#### [Information supplied]
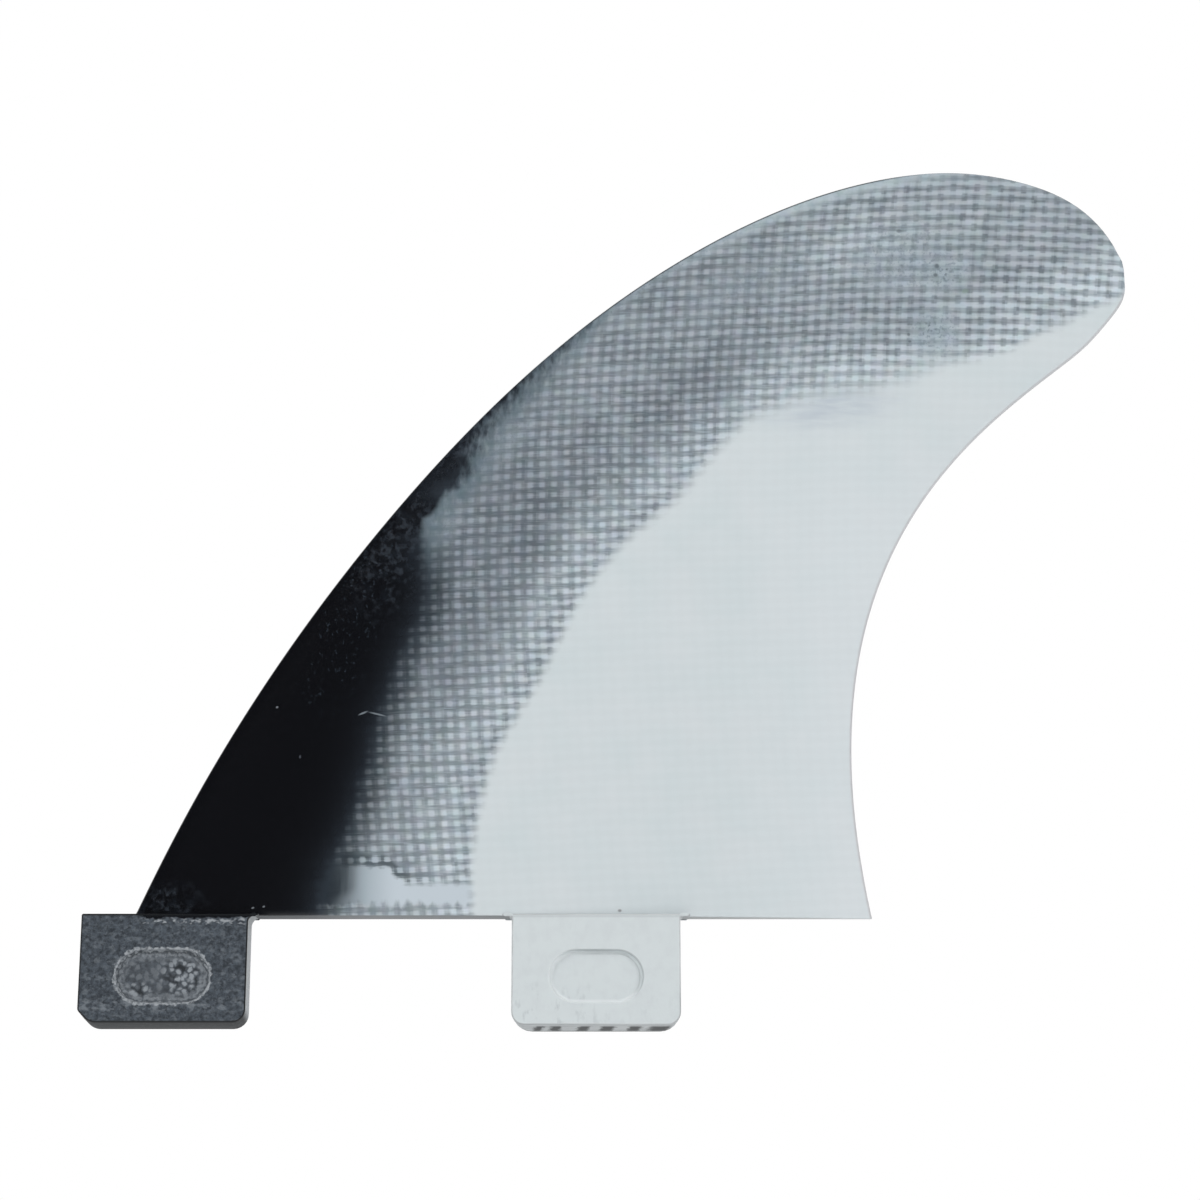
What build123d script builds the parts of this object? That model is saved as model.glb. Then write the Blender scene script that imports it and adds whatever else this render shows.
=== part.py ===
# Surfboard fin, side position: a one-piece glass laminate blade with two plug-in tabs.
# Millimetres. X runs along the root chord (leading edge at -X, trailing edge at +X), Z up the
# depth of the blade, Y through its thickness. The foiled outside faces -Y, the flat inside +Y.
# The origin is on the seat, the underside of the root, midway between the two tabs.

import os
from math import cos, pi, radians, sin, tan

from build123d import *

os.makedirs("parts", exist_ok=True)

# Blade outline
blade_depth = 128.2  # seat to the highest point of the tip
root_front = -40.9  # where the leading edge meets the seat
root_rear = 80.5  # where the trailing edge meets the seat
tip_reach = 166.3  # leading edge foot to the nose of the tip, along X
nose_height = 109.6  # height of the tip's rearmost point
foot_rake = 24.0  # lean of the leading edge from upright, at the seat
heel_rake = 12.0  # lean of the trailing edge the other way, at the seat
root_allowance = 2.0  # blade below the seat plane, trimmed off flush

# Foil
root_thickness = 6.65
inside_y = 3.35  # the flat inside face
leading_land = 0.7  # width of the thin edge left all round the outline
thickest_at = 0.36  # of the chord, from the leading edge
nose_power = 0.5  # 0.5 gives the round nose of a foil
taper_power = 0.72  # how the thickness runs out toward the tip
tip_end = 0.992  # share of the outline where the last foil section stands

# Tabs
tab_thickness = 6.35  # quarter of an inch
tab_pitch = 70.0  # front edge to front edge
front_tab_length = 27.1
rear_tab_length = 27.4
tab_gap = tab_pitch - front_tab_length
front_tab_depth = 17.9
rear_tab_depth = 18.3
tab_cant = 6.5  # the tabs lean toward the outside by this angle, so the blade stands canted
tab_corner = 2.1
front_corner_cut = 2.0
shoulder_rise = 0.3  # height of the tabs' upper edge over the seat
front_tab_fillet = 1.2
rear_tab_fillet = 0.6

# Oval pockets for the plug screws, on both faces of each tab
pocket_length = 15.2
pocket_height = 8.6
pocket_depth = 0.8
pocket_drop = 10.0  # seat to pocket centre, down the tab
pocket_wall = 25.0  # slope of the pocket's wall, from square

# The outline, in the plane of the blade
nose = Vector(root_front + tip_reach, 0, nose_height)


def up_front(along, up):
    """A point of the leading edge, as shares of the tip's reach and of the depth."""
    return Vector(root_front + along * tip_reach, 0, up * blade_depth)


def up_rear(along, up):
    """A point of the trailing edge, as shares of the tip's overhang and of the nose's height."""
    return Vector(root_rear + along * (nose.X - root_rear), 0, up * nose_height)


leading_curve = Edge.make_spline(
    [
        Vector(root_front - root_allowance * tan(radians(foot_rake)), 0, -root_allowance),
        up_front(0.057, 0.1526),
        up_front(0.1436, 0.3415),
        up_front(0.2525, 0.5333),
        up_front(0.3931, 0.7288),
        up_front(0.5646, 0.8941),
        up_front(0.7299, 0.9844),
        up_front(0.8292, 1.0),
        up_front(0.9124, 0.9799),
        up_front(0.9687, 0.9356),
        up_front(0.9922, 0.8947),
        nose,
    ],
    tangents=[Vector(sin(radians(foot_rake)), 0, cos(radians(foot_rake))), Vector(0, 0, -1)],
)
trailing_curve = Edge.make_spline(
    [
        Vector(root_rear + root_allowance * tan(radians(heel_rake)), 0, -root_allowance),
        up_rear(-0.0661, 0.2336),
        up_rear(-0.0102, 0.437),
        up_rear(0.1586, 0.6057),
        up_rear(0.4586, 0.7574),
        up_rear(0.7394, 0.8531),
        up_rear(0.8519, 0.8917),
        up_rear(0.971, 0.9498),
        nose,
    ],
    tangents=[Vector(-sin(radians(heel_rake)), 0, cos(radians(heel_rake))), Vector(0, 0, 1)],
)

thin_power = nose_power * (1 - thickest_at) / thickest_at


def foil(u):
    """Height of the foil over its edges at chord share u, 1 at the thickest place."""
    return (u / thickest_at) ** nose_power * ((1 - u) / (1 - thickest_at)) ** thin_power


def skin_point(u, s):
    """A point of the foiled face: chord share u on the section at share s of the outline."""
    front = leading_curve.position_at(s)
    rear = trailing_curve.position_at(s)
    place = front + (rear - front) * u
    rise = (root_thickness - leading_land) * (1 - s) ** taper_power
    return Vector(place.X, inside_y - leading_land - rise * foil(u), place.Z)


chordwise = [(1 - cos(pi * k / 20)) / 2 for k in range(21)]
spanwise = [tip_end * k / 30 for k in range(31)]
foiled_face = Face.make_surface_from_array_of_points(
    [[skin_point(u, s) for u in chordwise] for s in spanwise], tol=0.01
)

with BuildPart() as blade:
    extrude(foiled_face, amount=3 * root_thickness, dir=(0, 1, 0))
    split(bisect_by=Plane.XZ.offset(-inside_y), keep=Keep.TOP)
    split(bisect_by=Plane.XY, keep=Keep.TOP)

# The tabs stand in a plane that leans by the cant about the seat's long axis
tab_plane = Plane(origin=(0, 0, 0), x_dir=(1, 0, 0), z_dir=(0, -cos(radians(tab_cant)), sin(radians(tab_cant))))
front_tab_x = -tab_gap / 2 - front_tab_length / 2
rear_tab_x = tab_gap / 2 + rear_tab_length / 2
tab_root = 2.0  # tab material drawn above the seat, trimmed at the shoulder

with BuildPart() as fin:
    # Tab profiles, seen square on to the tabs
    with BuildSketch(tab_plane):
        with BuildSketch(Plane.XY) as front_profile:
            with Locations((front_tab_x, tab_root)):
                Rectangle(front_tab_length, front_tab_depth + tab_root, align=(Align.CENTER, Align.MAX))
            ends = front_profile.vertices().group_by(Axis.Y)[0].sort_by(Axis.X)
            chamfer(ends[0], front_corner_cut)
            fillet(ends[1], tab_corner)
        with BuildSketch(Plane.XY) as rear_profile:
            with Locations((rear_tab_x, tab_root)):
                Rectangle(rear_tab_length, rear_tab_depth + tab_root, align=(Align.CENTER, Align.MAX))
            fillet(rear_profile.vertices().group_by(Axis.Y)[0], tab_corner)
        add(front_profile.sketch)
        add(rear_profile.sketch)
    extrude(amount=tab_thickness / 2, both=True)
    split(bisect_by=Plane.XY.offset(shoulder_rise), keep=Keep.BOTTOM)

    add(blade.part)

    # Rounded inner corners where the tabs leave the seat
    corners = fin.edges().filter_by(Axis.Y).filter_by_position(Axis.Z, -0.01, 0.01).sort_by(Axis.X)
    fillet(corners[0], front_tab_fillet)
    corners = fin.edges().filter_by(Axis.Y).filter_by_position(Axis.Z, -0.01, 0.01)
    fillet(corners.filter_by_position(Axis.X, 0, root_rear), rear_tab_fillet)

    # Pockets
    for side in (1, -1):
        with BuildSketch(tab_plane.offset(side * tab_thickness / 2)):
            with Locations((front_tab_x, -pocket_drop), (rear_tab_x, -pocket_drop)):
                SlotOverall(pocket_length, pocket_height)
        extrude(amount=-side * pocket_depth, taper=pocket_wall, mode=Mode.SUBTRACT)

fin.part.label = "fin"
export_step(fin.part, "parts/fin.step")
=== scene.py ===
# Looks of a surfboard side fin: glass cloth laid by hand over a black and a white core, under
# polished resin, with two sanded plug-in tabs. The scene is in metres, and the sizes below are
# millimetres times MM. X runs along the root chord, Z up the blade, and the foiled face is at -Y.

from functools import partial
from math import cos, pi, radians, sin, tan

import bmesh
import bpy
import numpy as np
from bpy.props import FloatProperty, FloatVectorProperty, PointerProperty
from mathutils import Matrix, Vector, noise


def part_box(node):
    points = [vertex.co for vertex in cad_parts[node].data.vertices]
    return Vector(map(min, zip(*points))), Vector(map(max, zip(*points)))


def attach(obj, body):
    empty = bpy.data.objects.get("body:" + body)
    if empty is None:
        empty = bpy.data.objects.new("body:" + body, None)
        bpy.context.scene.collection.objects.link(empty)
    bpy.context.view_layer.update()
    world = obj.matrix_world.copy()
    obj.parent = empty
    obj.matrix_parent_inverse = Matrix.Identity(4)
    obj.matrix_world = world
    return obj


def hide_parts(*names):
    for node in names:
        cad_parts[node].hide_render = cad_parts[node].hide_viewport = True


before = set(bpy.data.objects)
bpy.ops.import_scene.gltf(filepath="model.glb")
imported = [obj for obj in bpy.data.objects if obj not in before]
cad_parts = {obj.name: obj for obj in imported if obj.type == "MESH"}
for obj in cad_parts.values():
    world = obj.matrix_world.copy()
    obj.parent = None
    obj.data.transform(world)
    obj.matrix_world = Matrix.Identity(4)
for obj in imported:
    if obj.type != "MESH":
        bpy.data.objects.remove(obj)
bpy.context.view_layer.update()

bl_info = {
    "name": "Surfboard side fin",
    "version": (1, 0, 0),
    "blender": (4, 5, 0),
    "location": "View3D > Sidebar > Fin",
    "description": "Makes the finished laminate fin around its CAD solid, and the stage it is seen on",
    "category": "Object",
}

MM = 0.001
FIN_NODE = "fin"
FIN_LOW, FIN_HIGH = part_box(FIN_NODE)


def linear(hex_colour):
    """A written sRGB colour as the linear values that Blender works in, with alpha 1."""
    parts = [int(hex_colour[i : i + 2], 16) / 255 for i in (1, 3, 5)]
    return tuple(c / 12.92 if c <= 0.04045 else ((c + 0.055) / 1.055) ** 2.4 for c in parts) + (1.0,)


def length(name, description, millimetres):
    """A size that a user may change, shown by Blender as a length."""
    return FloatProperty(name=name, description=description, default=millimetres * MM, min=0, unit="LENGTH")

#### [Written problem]
Please reproduce exactly the lines above, beginning with the first and ending with the line that contains "# The origin", and include nothing outside that range.

#### [Output for this exercise]
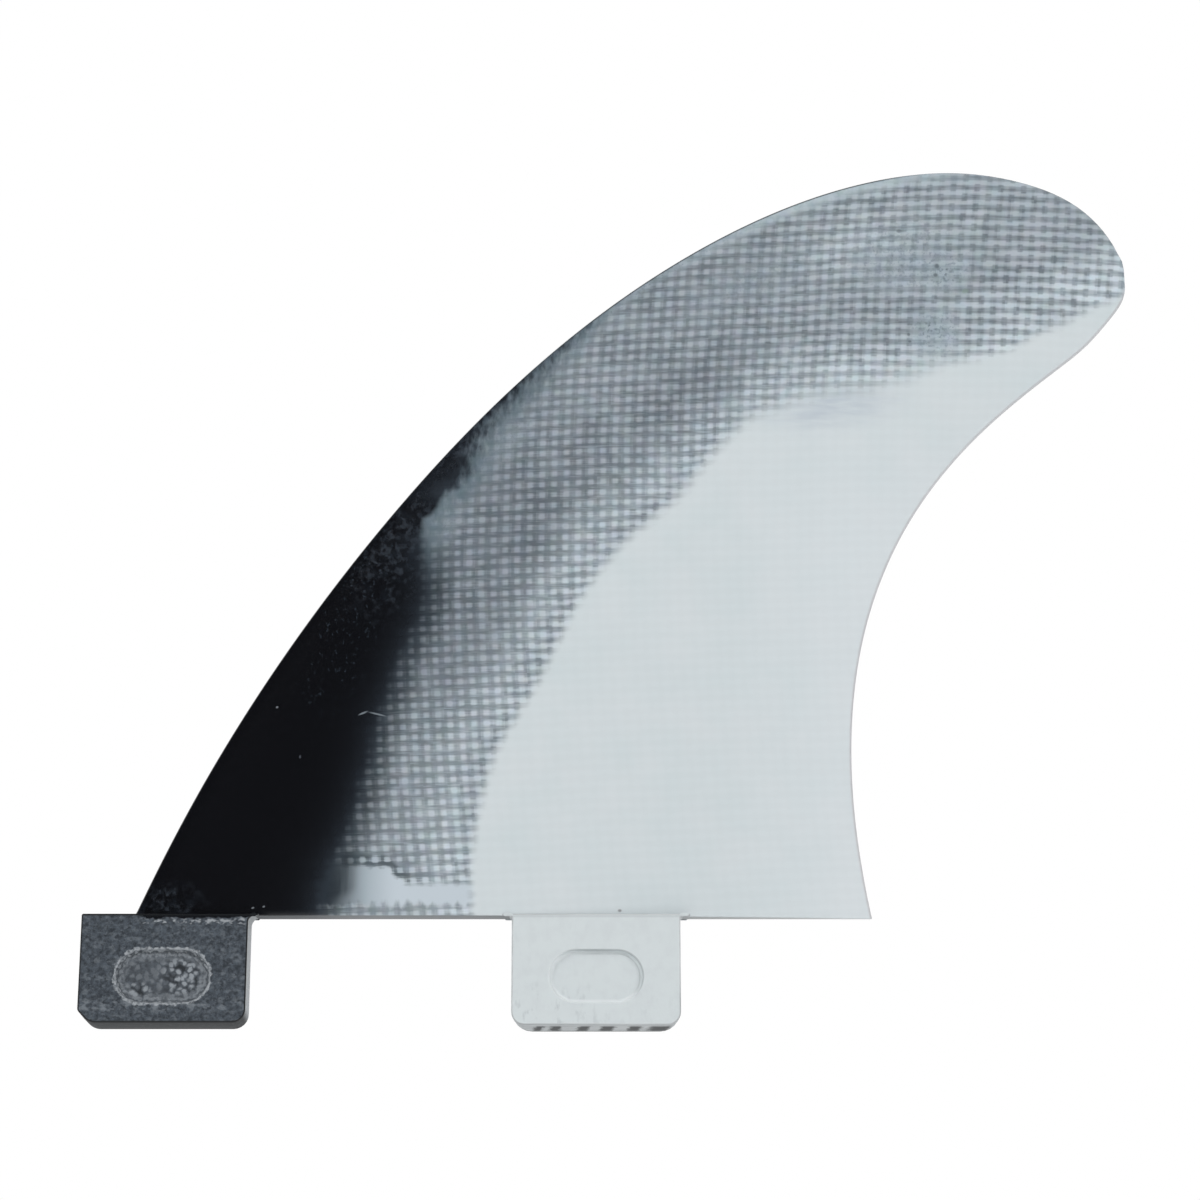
What build123d script builds the parts of this object? That model is saved as model.glb. Then write the Blender scene script that imports it and adds whatever else this render shows.
=== part.py ===
# Surfboard fin, side position: a one-piece glass laminate blade with two plug-in tabs.
# Millimetres. X runs along the root chord (leading edge at -X, trailing edge at +X), Z up the
# depth of the blade, Y through its thickness. The foiled outside faces -Y, the flat inside +Y.
# The origin is on the seat, the underside of the root, midway between the two tabs.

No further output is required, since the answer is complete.